Having spent time on the Hochsprung farm came in handy for me on several occasions. One in particular was when I was about 11 or 12 and my mother was going to sit me down and tell me about the birds and the bees. She was terribly nervous, and when she started, I could tell where our conversation was going. I just put my hand up, said “oh, I know all about that stuff, I’ve watched the pigs and cows doing that at Kyle’s.” I’m not sure who was more relieved, my mother or I.

The first time I ever got “tipsy” on beer was with Kyle. The community I grew up in was pretty much German, and high school graduation parties included plenty of keg beer. Kyle’s older sister was graduating from high school and of course, we were invited to the party. And like many graduation parties, the men were located in one area (the garage), and the women were in the house. The keg beer was located in the garage, and Kyle and I were “enlisted” to carry pitchers of beer from the garage to the house. Sometimes the pitchers weren’t completely empty, so Kyle and I would empty them before we filled them back up. I was 15 at the time, and was very much a rookie when it came to consuming alcohol. It didn’t take too many trips to and from the garage before things started spinning. I know I ran into at least one tree in the Hochsprung yard, woke up the next morning with a terrible headache, and didn’t attempt consuming large amounts of beer until I was a college student.

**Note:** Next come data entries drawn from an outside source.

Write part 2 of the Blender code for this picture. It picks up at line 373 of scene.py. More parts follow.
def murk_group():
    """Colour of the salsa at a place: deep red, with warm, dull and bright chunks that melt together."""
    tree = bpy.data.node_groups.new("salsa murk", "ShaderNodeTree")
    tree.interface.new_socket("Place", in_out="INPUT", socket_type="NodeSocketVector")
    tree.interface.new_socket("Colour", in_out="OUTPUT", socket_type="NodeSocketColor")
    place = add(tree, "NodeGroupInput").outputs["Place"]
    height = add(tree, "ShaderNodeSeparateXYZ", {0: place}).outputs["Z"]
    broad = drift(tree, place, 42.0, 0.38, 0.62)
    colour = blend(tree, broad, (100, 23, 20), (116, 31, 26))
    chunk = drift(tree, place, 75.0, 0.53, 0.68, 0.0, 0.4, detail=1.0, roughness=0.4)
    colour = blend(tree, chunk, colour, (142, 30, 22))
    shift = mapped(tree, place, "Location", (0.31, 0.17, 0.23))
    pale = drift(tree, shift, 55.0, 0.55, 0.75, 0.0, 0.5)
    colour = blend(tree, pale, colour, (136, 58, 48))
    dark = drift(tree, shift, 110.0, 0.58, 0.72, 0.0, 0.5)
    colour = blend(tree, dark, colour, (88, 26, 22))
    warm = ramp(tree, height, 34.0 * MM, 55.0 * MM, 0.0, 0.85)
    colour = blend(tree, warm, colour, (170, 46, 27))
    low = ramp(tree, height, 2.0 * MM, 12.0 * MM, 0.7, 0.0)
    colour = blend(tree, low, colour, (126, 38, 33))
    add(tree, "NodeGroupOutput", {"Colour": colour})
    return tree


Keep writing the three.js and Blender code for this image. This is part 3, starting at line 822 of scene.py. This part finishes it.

Memories of all the fun things Kyle and I did when we were growing up, came flooding back, as I drove the 200 miles from Caledonia to Brownton last week. And many more memories and quite a few tears flowed as I was one of the many hundreds of persons who paid their last respects to Kyle at Peace Lutheran Church in Hutchinson last Thursday.

Kyle was a good friend when I was growing up. He never really got mad at people, and I don’t think I ever heard him say a bad word about anyone. He was a great husband and father. Although we didn’t stay in close contact after we graduated, we always got together during class reunions to shoot the breeze about the good old days and catch up on our families.

During Brownton’s sesquicentennial celebration last summer I had a chance to visit with Kyle for several hours. I looked up at my former playmate, who towered over me with his lean 6’4” frame and said, “Kyle, except for your greying hair, you don’t look any different now than you did 35 years ago when we graduated from high school.”

True to form, Kyle gave me a big smile, rubbing my bald head and replied, “if you just put a hat on to cover up your bald head, you would too!” Then he gave out a big laugh.

I’m gonna miss you Kyle…heck I already do!